Part 3: INGREDIENTS
Great recipes begin with great ingredients. Fine dining is often considered fine simply because of where the ingredients are sourced. Consider the advertisements below:
“Wild Swordfish plucked from the sea outside our fabulous open-air dining room!”
“Farm-fresh mozzarella from raw milk from grass-fed local cows!”
Every foodie has seen similar advertisements. The idea is right. Great ingredients yield great results.
If you use spoiled butter in your candies, the result will be candies that taste like spoiled butter. Not our aim.
The ingredients listed below are what I think of as the best products for the job at hand.
GRANULATED PURE CANE SUGAR
C&H Pure Cane Granulated White Sugar
Different candies are made with different kinds of sugars. For Old Fashioned Peanut Brittle, and most of the candies that I produce, refined granulated sugar is what I prefer. It makes a consistent product and adds to shelf stability. Here in the United States, we can fairly reliably get the same product week after week and year after year, which helps to produce a reliable, professional grade confection.
Not all granulated sugar is the same. While this recipe for peanut brittle will turn out pretty great no matter your brand of sugar, some brands are better than others. I like pure cane granulated sugar best, which seems to have a sweeter taste than simple granulated sugar, which can be sourced from either sugar cane or sugar beets. This isn’t a big deal really, both work just fine. But, I think you’ll find that granulated sugar from sugar beets will result in a milder sweetness.
LIGHT CORN SYRUP
You need the best sugar and sugar-like substances to make incredible candy. Peanut brittle is better texturally – significantly – if you incorporate corn syrup.

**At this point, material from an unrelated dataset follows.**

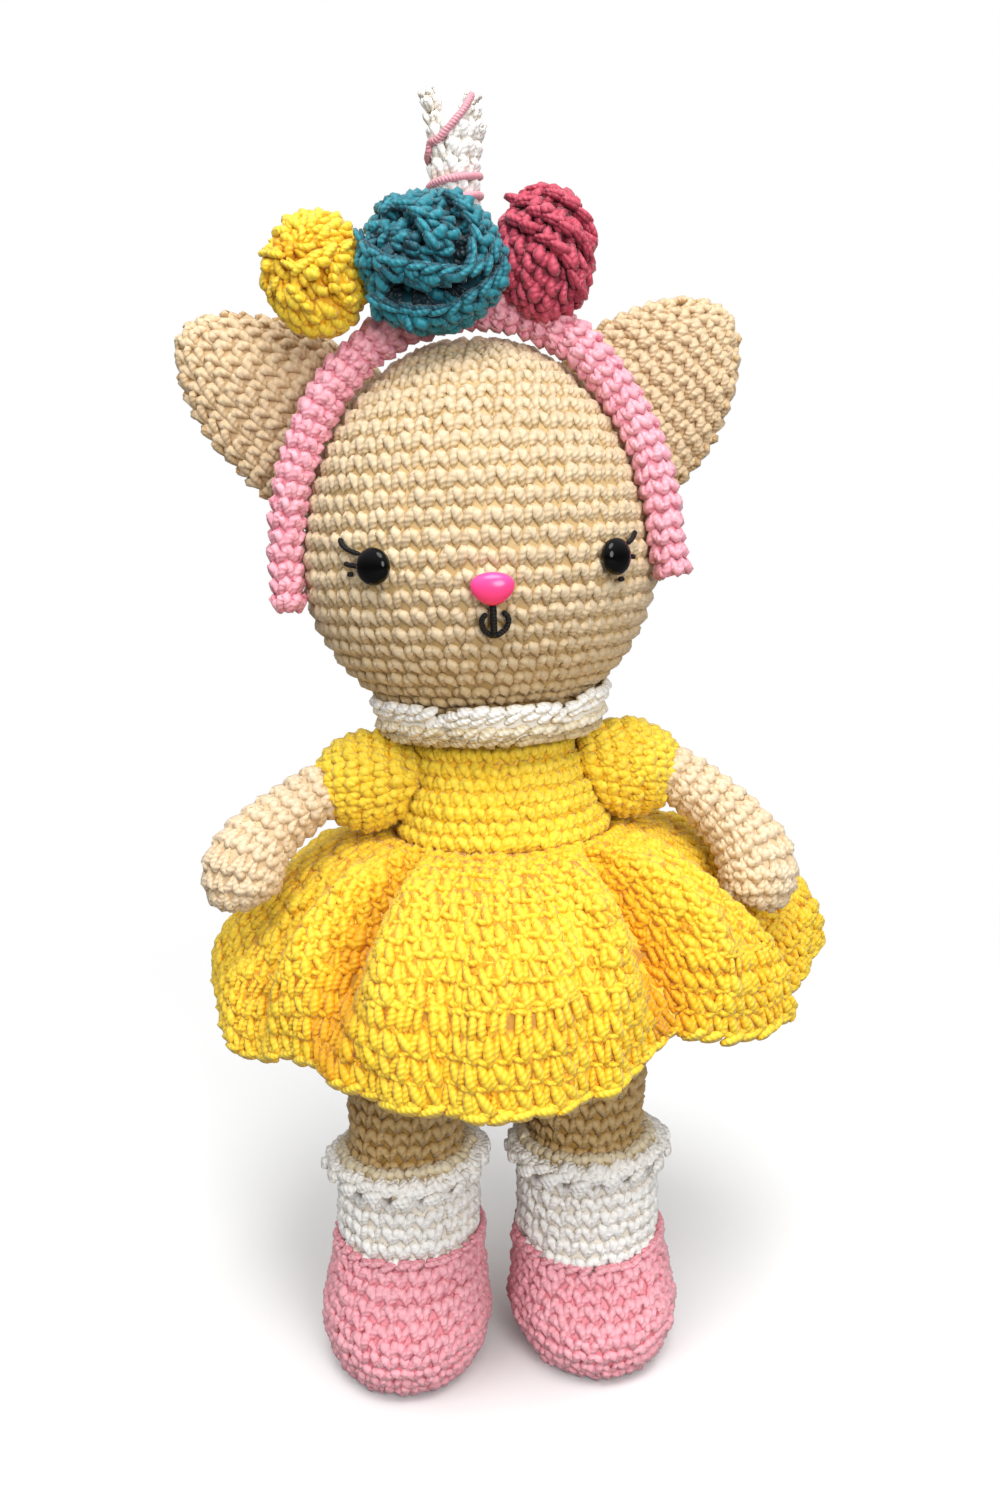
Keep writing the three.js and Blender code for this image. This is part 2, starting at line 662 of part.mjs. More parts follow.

Corn Syrup helps with creating a certain snap in the hard crack of brittle. I’ve found brittle much less crisp without it.
COCKTAIL PEANUTS
This is a sticking point for a lot of people. Most peanut brittle recipes call for the use of Spanish peanuts, and you can absolutely do that. I’m not so fond of them myself. I use cocktail peanuts. I think that because they’re already cooked (and shucked of papery skins), you get a deeper peanut flavor. Additionally, salt enhances and balances sweetness, which is essential to good candy.
BUTTER
Tillamook Sea Salted Extra Creamy Butter
Butter matters. Significantly. The brand of butter, the amount of milk fat in your butter, whether the cows are grass-fed or corn-fed…there are many things that effect taste and melt of butter. I have a couple different brands I like to use.
The first is Sea Salted Extra Creamy Tillamook Butter, from the Tillamook Creamery in Tillamook, Oregon. This butter tastes amazing, and it is 81% butter fat. The higher the butter fat percentage, the creamier the texture of the butter.
Tillamook is not sold everywhere, however, and I find that Challenge Salted Butter is also a consistently good product that may be available in your area.
BAKING SODA
I prefer Arm & Hammer brand Baking Soda because of the reliability of the product. Ensure that any baking soda you use is stored tightly closed – I put mine in a Ziploc bag – otherwise the soda will absorb odors which might effect the end product of your candy.
The most important thing to inspect before using baking soda is the expiration date. If your soda is expired and no longer viable, the candy won’t rise when it is added at the end, and you will have created subpar candy. Always check the date!
MARGARINE
This is the brand of margarine that I use, but it is not always available in stores. I like the melt of Earth Balance, as its consistency at room temperature is more like an oil. Butter, at room temperature, is more solid, and I like to avoid the slight film it creates on my candy once it has cooled. Earth Balance’s flavor is great, too. It works well to grease pans and to bake or sauté with.
I only use margarine in this recipe to grease the pans, so feel free to use your preferred brand, or butter, as it will likely make little difference to the overall product.
SALT
Simply, Morton’s is a consistent product without any unpleasant fillers in their salt.